Below are several records. Retype exactly those lines running from the one with "record = json.load(file)" through the one with "# places the lamps later on.", end lines included, and no others.

-- BEGIN --

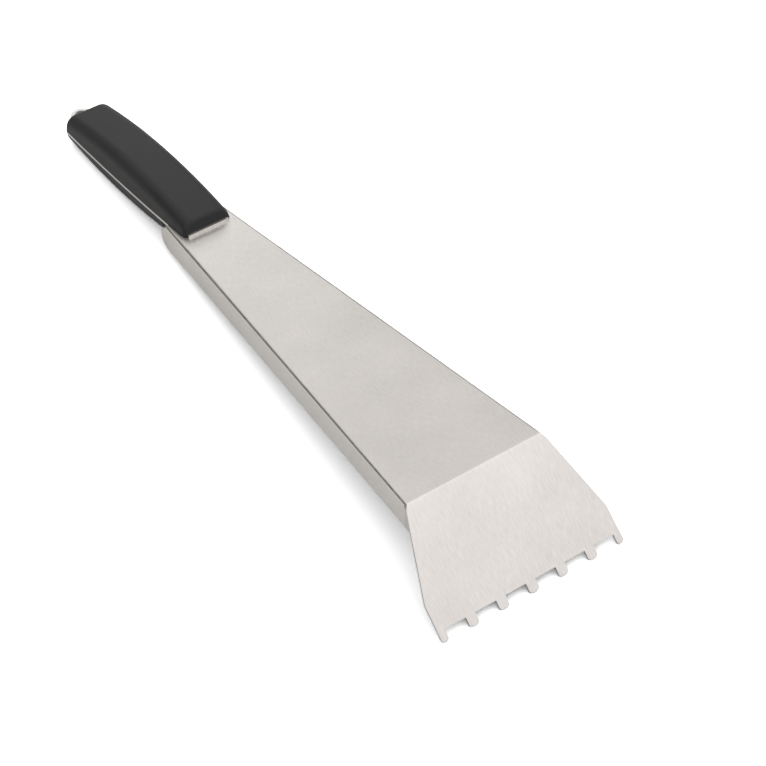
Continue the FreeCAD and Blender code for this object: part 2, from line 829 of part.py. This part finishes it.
def main():
    scraper_sheet = make_scraper_sheet()
    lower_grip = make_lower_grip()
    bodies = [scraper_sheet, make_plate(), make_upper_grip(), lower_grip]
    for name, place in screw_places.items():
        bodies += [make_screw(name, place), make_insert(name, place)]
    document.recompute()

    tip = rest_angle(scraper_sheet.Shape, lower_grip.Shape)
    rest = rest_placement(bodies, tip)
    for body in bodies:
        body.Placement = rest
    document.recompute()

    for item in document.Objects:
        if "Invalid" in item.State or "Error" in item.State:
            raise ValueError(f"{item.Name} failed: {item.State}")
    for body in bodies:
        if body.Shape.isNull() or not body.Shape.isValid():
            raise ValueError(f"{body.Label} has no valid shape")

    os.makedirs("parts", exist_ok=True)
    for body in bodies:
        body.Shape.exportStep(f"parts/{body.Label}.step")
        box = body.Shape.optimalBoundingBox(False, False)
        print(body.Label, len(body.Shape.Solids), round(body.Shape.Volume, 1),
              [round(value, 2) for value in (box.XMin, box.YMin, box.ZMin,
                                             box.XMax, box.YMax, box.ZMax)])
    centre = rest.multVec(Vector(hole_x.number, 0, -SIZES["sheet_gauge"] / 2))
    print("tip", round(tip, 4), "hang hole centre", centre)


main()
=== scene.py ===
# %% [markdown]
# # A grill scraper on a white table
# The tool is one folded sheet of stainless steel with a toothed blade, held in a dark moulded
# grip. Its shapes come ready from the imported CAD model, so this lesson is about the rest of a
# product picture: a camera that matches a photograph, a studio that steel looks right in, and
# procedural finishes for rolled steel, cut edges, moulded plastic, zinc and brass.

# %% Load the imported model
import bpy
import json
import math
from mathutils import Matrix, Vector

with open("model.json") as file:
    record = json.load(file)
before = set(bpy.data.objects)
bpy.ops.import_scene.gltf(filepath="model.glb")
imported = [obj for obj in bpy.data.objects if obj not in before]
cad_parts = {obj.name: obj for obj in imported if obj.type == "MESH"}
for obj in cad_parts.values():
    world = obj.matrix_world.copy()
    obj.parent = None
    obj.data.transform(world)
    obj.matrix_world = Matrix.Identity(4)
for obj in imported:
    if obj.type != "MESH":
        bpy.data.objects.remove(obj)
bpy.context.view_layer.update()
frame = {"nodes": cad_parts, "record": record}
print("nodes:", ", ".join(sorted(frame["nodes"])))

# %% [markdown]
# ## Camera
# The photograph was taken from in front of the blade, above it and to its right, with a long
# lens that keeps the tool's lines nearly parallel. A camera can be placed by typing its
# location and angles, but it is easier to read when it is given as the point it looks at, a
# direction and a distance, so a small helper turns degrees into a direction. The same helper
# places the lamps later on.

# %% A direction from two angles
def direction(azimuth, elevation):
    """Unit vector to a place in the sky, by degrees round from +X and up from the floor."""
    around, up = math.radians(azimuth), math.radians(elevation)
    return Vector((math.cos(up) * math.cos(around), math.cos(up) * math.sin(around), math.sin(up)))


print("straight up is", [round(value, 3) for value in direction(0, 90)])

# %% Camera
scene = bpy.context.scene
scene.view_settings.view_transform = "Standard"
aim = Vector((0.05738, 0.02097, 0.0))
towards_camera = direction(azimuth=-35.386, elevation=45.763)
camera_distance = 1.29657
camera_roll = math.radians(0.08)
bpy.ops.object.select_all(action="DESELECT")
bpy.ops.object.camera_add(location=aim + towards_camera * camera_distance)
camera = bpy.context.object
camera.name = "photo_camera"
camera.rotation_euler = (aim - camera.location).to_track_quat("-Z", "Y").to_euler()
camera.rotation_euler.rotate_axis("Z", camera_roll)
camera.data.lens = 120.45
camera.data.sensor_width = 36.0
scene.camera = camera
print("camera at", [round(value, 3) for value in camera.location])

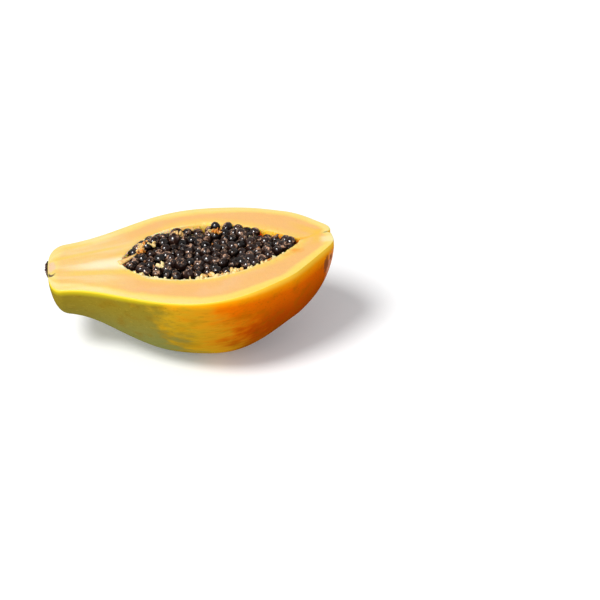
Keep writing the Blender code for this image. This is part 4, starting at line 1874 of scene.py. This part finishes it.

-- END --

- Answer to this exercise:
    record = json.load(file)
before = set(bpy.data.objects)
bpy.ops.import_scene.gltf(filepath="model.glb")
imported = [obj for obj in bpy.data.objects if obj not in before]
cad_parts = {obj.name: obj for obj in imported if obj.type == "MESH"}
for obj in cad_parts.values():
    world = obj.matrix_world.copy()
    obj.parent = None
    obj.data.transform(world)
    obj.matrix_world = Matrix.Identity(4)
for obj in imported:
    if obj.type != "MESH":
        bpy.data.objects.remove(obj)
bpy.context.view_layer.update()
frame = {"nodes": cad_parts, "record": record}
print("nodes:", ", ".join(sorted(frame["nodes"])))

# %% [markdown]
# ## Camera
# The photograph was taken from in front of the blade, above it and to its right, with a long
# lens that keeps the tool's lines nearly parallel. A camera can be placed by typing its
# location and angles, but it is easier to read when it is given as the point it looks at, a
# direction and a distance, so a small helper turns degrees into a direction. The same helper
# places the lamps later on.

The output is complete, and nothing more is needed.